Dün kimi gazetelerin manşeti bu yazının başlığıydı. Demiri kızdırmanın artık işe yaramadığını, zarar verdiğini gördüğünden olsa gerek; “Dönem kızgın demiri soğutma, musafahalaşma, kucaklaşma, birlik ve beraberliğimizi yeniden perçinleme dönemidir” diyen Erdoğan’ın  Memur-Sen Genel Kurulu’ndaki sözleri aktarılıyordu.

Seçimden sonra soğutacağın demiri, seçimden önce neden kızdırdın diye sormak anlamsız; çünkü şimdiki konuşmalarda da pek “soğutma” işareti yok!

Erdoğan’ın söyledikleri arasında en çarpıcı olan Memur-Sen üyelerine yaptığı “dik durma” çağrısıydı. Belediyelerin CHP’ye geçmesiyle AKP çizgisindeki sendikadan bir kaçış başlamış olmalı ki; “Memur-Sen camiası mensupları yerlerinde dimdik durmalı ve kendilerine ‘Hadi bakalım sendikanı değiştir, şuraya geç’ diyenlere karşı da … yerini korumalıdır.” dedi.

Erdoğan; “yerinizde durun, ne yapacaklar, memurluktan da atamazlar ya, zulmetmeye kalkarlarsa arkanızda biz varız” güvencesi verirken, Memur-Sen’in AKP desteğiyle nasıl geliştiğinin; 2002’de 41.871 olan üye sayısını 2018’de nasıl 1 milyonun üzerine çıkardığının bilgisiyle konuşuyor!

AKP ve Erdoğan demiri soğutucu bir dil kurmakta epey zorlanacaktır ama İmamoğlu, koltuk sahibi olduktan sonra da kampanyadaki dili kullanmaya devam edeceğini gösterdi.  Demek ki, o dil zoraki ve yapay bir tercihin, bir kampanyanın taktiği değil, onun gerçek diliymiş!

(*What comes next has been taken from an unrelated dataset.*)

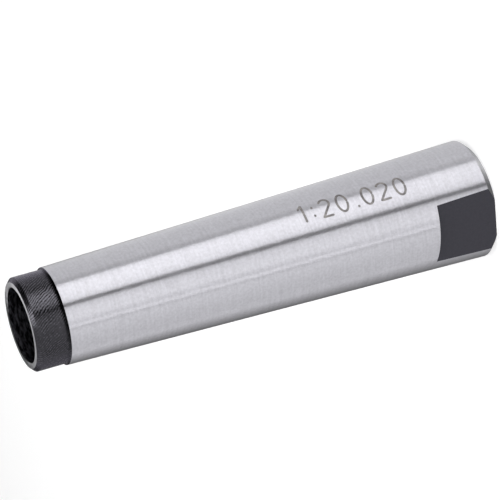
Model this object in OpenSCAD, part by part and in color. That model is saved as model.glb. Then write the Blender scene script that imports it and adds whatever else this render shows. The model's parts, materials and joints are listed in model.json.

İşe başladığı gün, “bizden olanlar ve olmayanlar ayrımı bitti” demesi; antrikot değil de diğer çalışanlarla birlikte musakka yemeyi seçmesi; mazbatayı aldıktan sonra İstanbul’u Türkleri, Kürtleri, Lazları, Müslümanları, Hıristiyanları ve de Rumları ve Ermenileriyle birlikte selamlaması, kucaklayıcı sevgi dilinin devamını gösteriyor. 

“Artık ötekisi yok, berikisi yok, artık kıyıda köşede kalanı yok, artık kaymak tabakası, artık varoşu yok. Bu şehrin nimetlerini ganimet yapmak yok” sözleri de, dışlanacak tek kesimin ganimet peşinde koşanlar olduğuna işaret ediyordu.

Bundan böyle gerçek gazetecilere düşen bu sözlerin pratikteki izlerini sürmektir! 

Hakkını teslim etmek lazım, TV temsilcileri ile seçimi değerlendirirken, Kılıçdaroğlu da demokrat olmanın asgari şartına vurgu yaptı: KHK’den atılanların seçime girmesine izin veren ama seçimi kazandıklarında mazbatalarını vermeyen YSK üyelerine; “Bu mazbatalar verilirse Türkiye bir demokrasi ayıbından kurtulmuş olacaktır. Demokrasiyi savunuyorsak sadece kendimiz için değil, bizim gibi düşünmeyenler için de hakkı hukuku savunmak durumundayız” diye seslendi. Her ne kadar, HDP’nin başvurusunu reddeden YSK bu sesi de duymasa da!

Haktan, hukuktan, adaletten, demokrasinin temel ilkelerinden sapmadan; bütün vatandaşları kucaklayan bir “sevgi dili” Alper Taş’ın kampanyasında da somutlandı. İyi Parti Beyoğlu İlçe Başkanı’na; “Beyoğlu bir abi kazandı. Bunun başarılması önemlidir. Yolları açık olsun. … İYİ Parti olarak Alper Taş’ın fikrine ve zikrine hayran olduk. O bizi, biz de onu kazandık” dedirten, bu dilin bir adayın içtenliğiyle bütünleşmesiydi.

A. İlyas Başsoy’un CHP kampanyası için hazırladığı Radikal Sevgi Kitabı’na önsöz yazan CHP Gn. Bşk. Yardımcısı Seyit Torun; çocukluğunun Karadenizini anlatırken “Devrimcilerle halk arasında dil farkı yoktu, herkes aynı dili konuşuyordu” demiş. 
31 Mart; demiri kızdıran dile karşı, halkla aynı dili konuşmanın da sonucudur!